Specifically, they showed that the error in the final answer doesn't explode; it inherits the same rate of accuracy as the robot's training. If you train the robot better (more data, better architecture), your final solution gets better in a predictable way.
The "Tail" Problem
There's a catch. Sometimes the "sand" isn't just in a neat pile; it has long, thin tails stretching out far away (representing rare, extreme events).
- The authors showed that if the robot fails to capture these rare, far-out tails, the final solution can get a little "wobbly."
- However, they provided a formula to calculate exactly how much this "wobble" costs you, depending on how much data you have and how "heavy" those tails are.
The Experiments: Testing the Theory
To prove this wasn't just math on a chalkboard, they ran two types of tests:
The 2D Playground: They created simple, visual puzzles (like a "Swiss Roll" or "Pinwheel" shape). They trained robots to guess these shapes and then tried to solve the inverse problem.
- Result: They measured the "mud-splatter" distance.
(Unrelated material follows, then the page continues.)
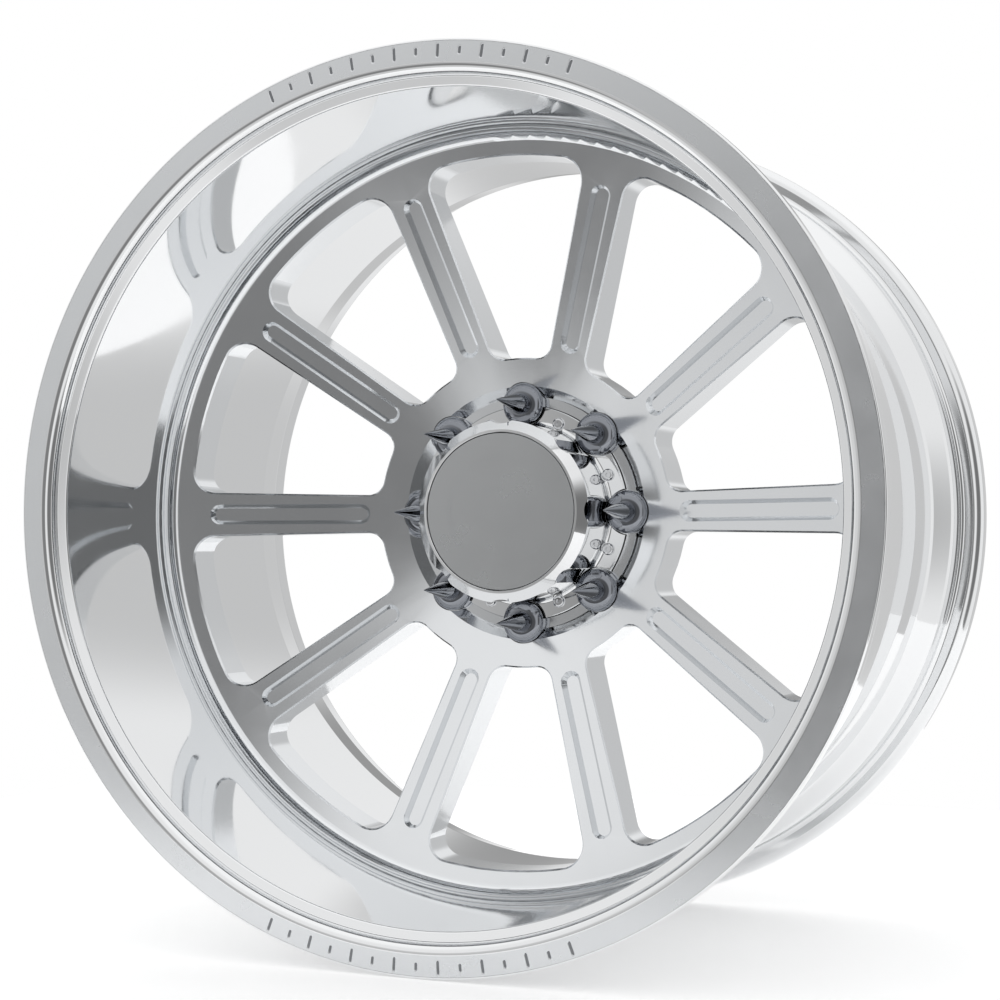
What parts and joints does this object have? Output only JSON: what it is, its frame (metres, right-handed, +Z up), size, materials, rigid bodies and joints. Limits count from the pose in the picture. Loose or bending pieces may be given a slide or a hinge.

As they gave the robot more training data, the robot's guess got better, and the final solution got better at the exact same speed. The math held up perfectly.
The Real-World Challenge (PDE Inverse Problem): They tackled a complex physics problem: figuring out the underground permeability of soil (how easily water flows through it) based on pressure readings.
- The Twist: They used MNIST (the famous dataset of handwritten digits) as the "Prior." They treated the soil properties like a handwritten digit.
- The Result: In high-noise scenarios (very blurry clues), standard methods got confused and produced a mix of digits (a "3" that looked like an "8"). But by using the robot-trained Prior, the method successfully navigated the confusion and found the correct shape. It showed that using a smart, data-driven "gut feeling" helps standard algorithms solve problems they usually fail at.
The Takeaway
This paper is like a quality assurance manual for using AI in science. It tells us:
- Don't worry: Using a machine-learned "gut feeling" is safe, provided you measure the error correctly.
- The Rule of Thumb: The quality of your final answer is directly tied to how well your AI learned the basics.
- The Benefit: By using these data-driven priors, we can solve incredibly difficult, high-dimensional problems (like reconstructing images from noisy data) that traditional methods struggle with.
In short: If you teach your AI detective well, it will solve the mystery well, and we now have the math to prove exactly how well.